**WRITTEN REQUEST:** Write out all of the entries exactly as given.
--- DATASET RECORDS ---
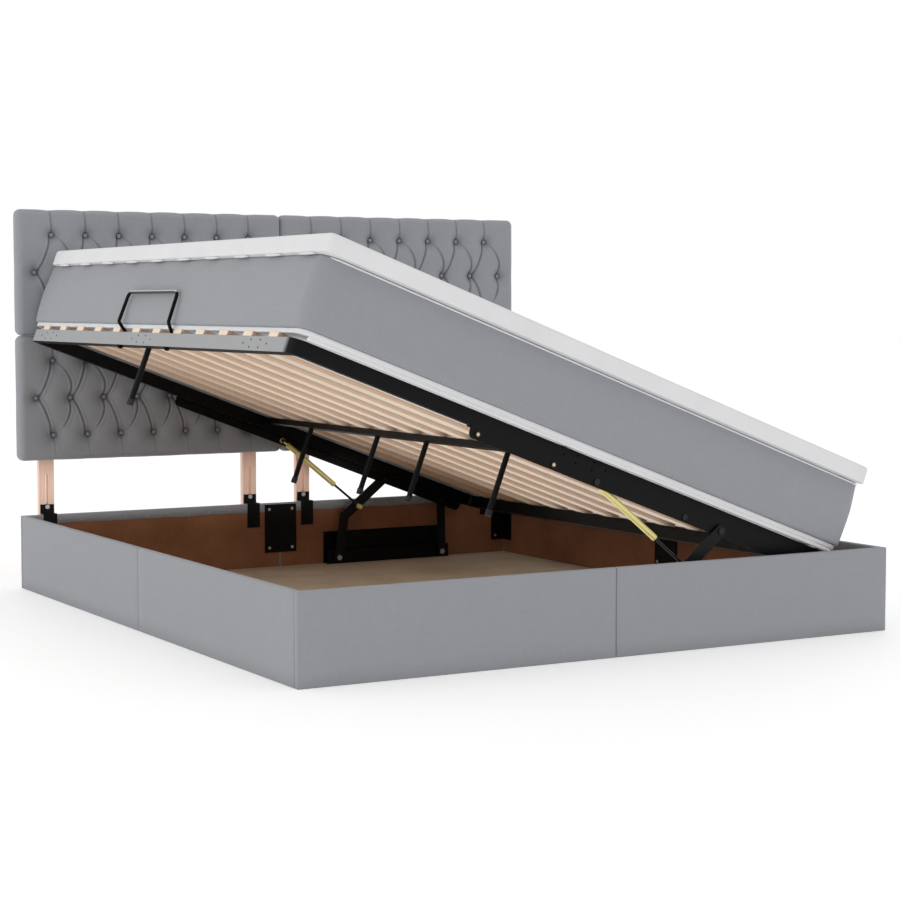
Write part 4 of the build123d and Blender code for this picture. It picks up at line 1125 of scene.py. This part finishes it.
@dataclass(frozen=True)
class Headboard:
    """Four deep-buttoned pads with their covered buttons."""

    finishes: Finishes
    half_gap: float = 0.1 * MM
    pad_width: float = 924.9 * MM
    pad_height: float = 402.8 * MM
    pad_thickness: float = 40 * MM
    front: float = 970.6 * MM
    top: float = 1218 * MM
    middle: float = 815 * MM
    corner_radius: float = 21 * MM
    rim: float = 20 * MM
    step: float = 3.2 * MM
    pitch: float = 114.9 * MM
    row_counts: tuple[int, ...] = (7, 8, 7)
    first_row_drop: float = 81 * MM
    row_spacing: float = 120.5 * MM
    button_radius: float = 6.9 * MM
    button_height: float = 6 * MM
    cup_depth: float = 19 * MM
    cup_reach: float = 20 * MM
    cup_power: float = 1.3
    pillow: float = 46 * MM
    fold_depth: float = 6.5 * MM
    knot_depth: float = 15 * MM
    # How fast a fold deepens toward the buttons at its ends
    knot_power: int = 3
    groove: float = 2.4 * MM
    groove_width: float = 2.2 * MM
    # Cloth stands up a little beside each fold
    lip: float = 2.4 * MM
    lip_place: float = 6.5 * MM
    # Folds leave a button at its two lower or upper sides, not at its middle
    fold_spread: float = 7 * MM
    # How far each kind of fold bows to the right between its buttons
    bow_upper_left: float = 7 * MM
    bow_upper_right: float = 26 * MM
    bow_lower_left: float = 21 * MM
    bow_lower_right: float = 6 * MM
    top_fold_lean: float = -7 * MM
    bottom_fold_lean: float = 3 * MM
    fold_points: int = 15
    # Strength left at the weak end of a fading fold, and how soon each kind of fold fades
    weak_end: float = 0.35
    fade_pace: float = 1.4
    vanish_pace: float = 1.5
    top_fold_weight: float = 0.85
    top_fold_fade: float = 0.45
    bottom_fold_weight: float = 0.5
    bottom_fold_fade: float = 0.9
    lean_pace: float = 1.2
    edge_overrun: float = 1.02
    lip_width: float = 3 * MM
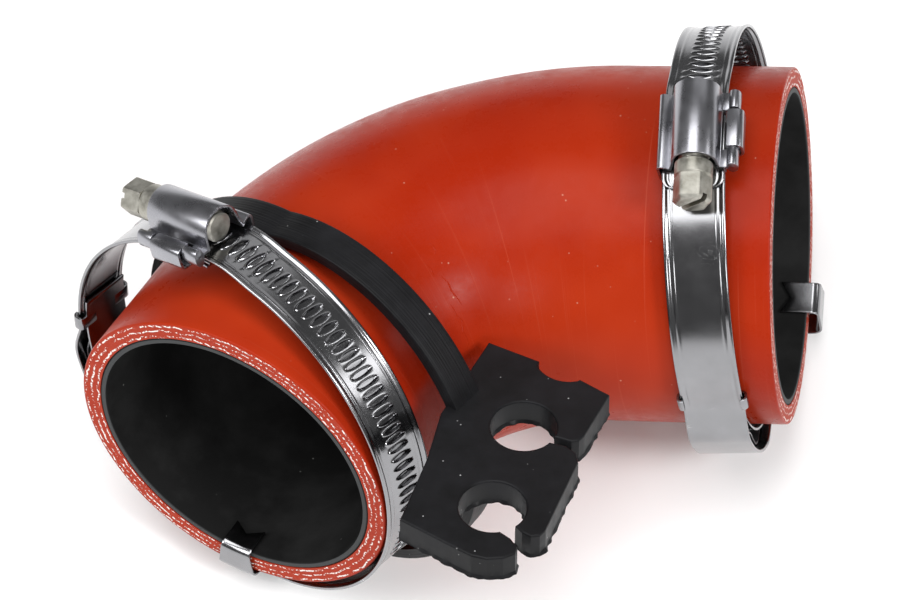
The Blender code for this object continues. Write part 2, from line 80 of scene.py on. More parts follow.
---
**FINAL RESULT:**
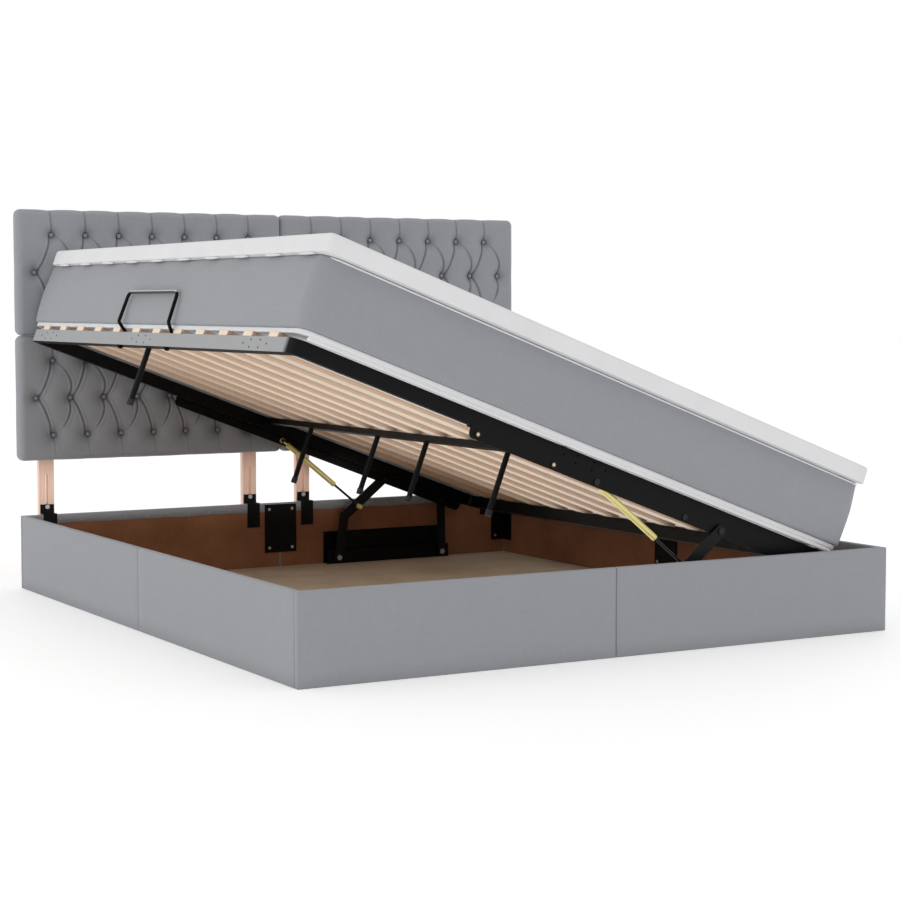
Write part 4 of the build123d and Blender code for this picture. It picks up at line 1125 of scene.py. This part finishes it.
@dataclass(frozen=True)
class Headboard:
    """Four deep-buttoned pads with their covered buttons."""

    finishes: Finishes
    half_gap: float = 0.1 * MM
    pad_width: float = 924.9 * MM
    pad_height: float = 402.8 * MM
    pad_thickness: float = 40 * MM
    front: float = 970.6 * MM
    top: float = 1218 * MM
    middle: float = 815 * MM
    corner_radius: float = 21 * MM
    rim: float = 20 * MM
    step: float = 3.2 * MM
    pitch: float = 114.9 * MM
    row_counts: tuple[int, ...] = (7, 8, 7)
    first_row_drop: float = 81 * MM
    row_spacing: float = 120.5 * MM
    button_radius: float = 6.9 * MM
    button_height: float = 6 * MM
    cup_depth: float = 19 * MM
    cup_reach: float = 20 * MM
    cup_power: float = 1.3
    pillow: float = 46 * MM
    fold_depth: float = 6.5 * MM
    knot_depth: float = 15 * MM
    # How fast a fold deepens toward the buttons at its ends
    knot_power: int = 3
    groove: float = 2.4 * MM
    groove_width: float = 2.2 * MM
    # Cloth stands up a little beside each fold
    lip: float = 2.4 * MM
    lip_place: float = 6.5 * MM
    # Folds leave a button at its two lower or upper sides, not at its middle
    fold_spread: float = 7 * MM
    # How far each kind of fold bows to the right between its buttons
    bow_upper_left: float = 7 * MM
    bow_upper_right: float = 26 * MM
    bow_lower_left: float = 21 * MM
    bow_lower_right: float = 6 * MM
    top_fold_lean: float = -7 * MM
    bottom_fold_lean: float = 3 * MM
    fold_points: int = 15
    # Strength left at the weak end of a fading fold, and how soon each kind of fold fades
    weak_end: float = 0.35
    fade_pace: float = 1.4
    vanish_pace: float = 1.5
    top_fold_weight: float = 0.85
    top_fold_fade: float = 0.45
    bottom_fold_weight: float = 0.5
    bottom_fold_fade: float = 0.9
    lean_pace: float = 1.2
    edge_overrun: float = 1.02
    lip_width: float = 3 * MM
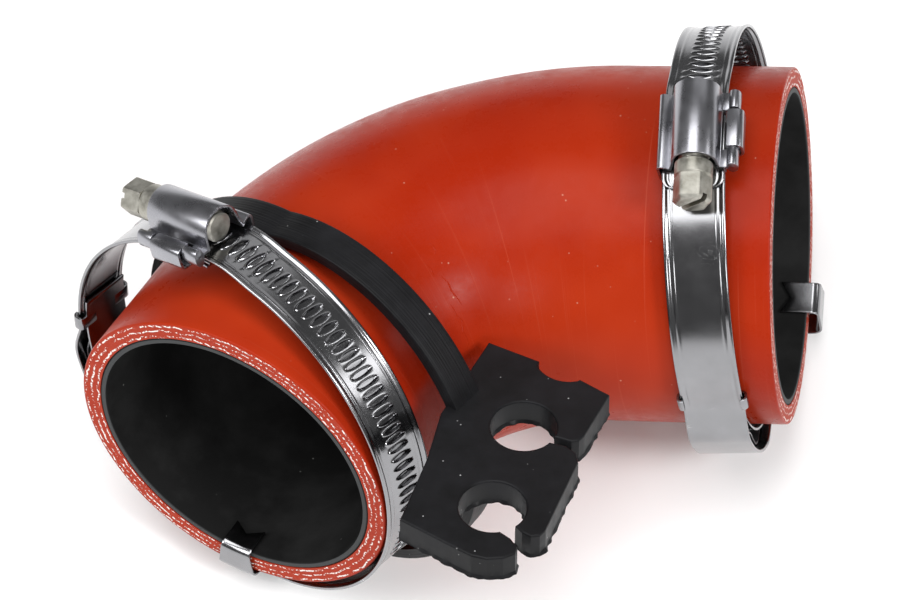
The Blender code for this object continues. Write part 2, from line 80 of scene.py on. More parts follow.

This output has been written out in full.